■ WHAT IS BEING ASKED ■
Check the listing below for lines with the word "frame" and say how many there are, with nothing but the number.

■ DATA BLOCK ■
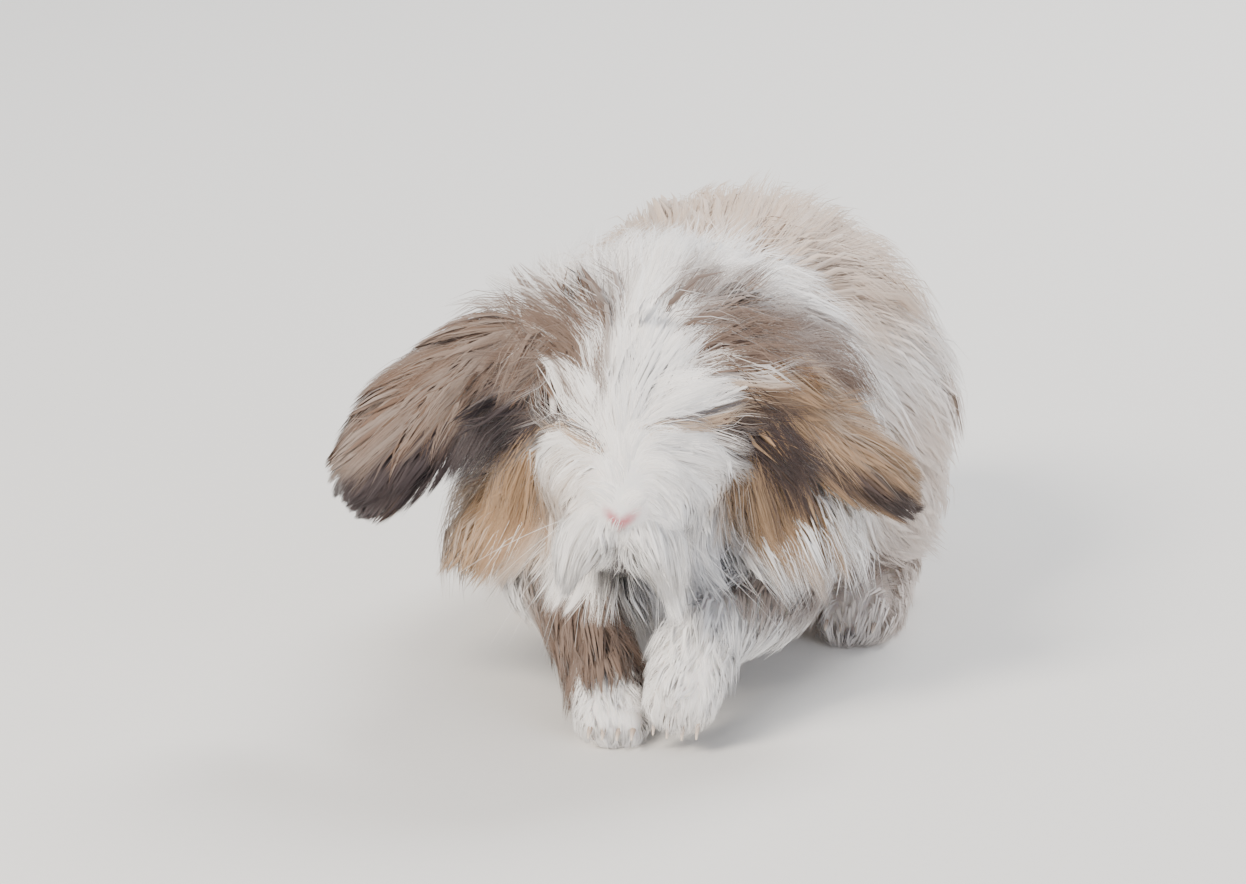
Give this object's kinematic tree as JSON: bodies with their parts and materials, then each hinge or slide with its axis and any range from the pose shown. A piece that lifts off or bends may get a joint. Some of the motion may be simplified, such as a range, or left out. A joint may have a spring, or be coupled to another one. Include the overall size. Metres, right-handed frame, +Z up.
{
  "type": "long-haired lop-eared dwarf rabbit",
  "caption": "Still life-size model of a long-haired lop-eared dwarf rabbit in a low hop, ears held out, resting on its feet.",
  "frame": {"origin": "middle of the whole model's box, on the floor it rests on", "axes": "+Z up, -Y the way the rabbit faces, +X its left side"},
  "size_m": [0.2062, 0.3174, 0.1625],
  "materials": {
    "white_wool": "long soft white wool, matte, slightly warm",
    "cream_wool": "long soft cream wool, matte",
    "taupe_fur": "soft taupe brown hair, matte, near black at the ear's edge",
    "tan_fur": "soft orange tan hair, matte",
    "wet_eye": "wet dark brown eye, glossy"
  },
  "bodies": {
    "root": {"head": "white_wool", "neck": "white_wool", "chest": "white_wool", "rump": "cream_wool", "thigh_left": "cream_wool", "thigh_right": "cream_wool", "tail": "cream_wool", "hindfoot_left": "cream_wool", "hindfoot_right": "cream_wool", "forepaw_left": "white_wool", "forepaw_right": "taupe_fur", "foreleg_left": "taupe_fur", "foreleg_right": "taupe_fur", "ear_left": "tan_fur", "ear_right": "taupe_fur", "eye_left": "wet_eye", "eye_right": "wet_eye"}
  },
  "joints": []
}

■ OUTPUT BELOW ■
2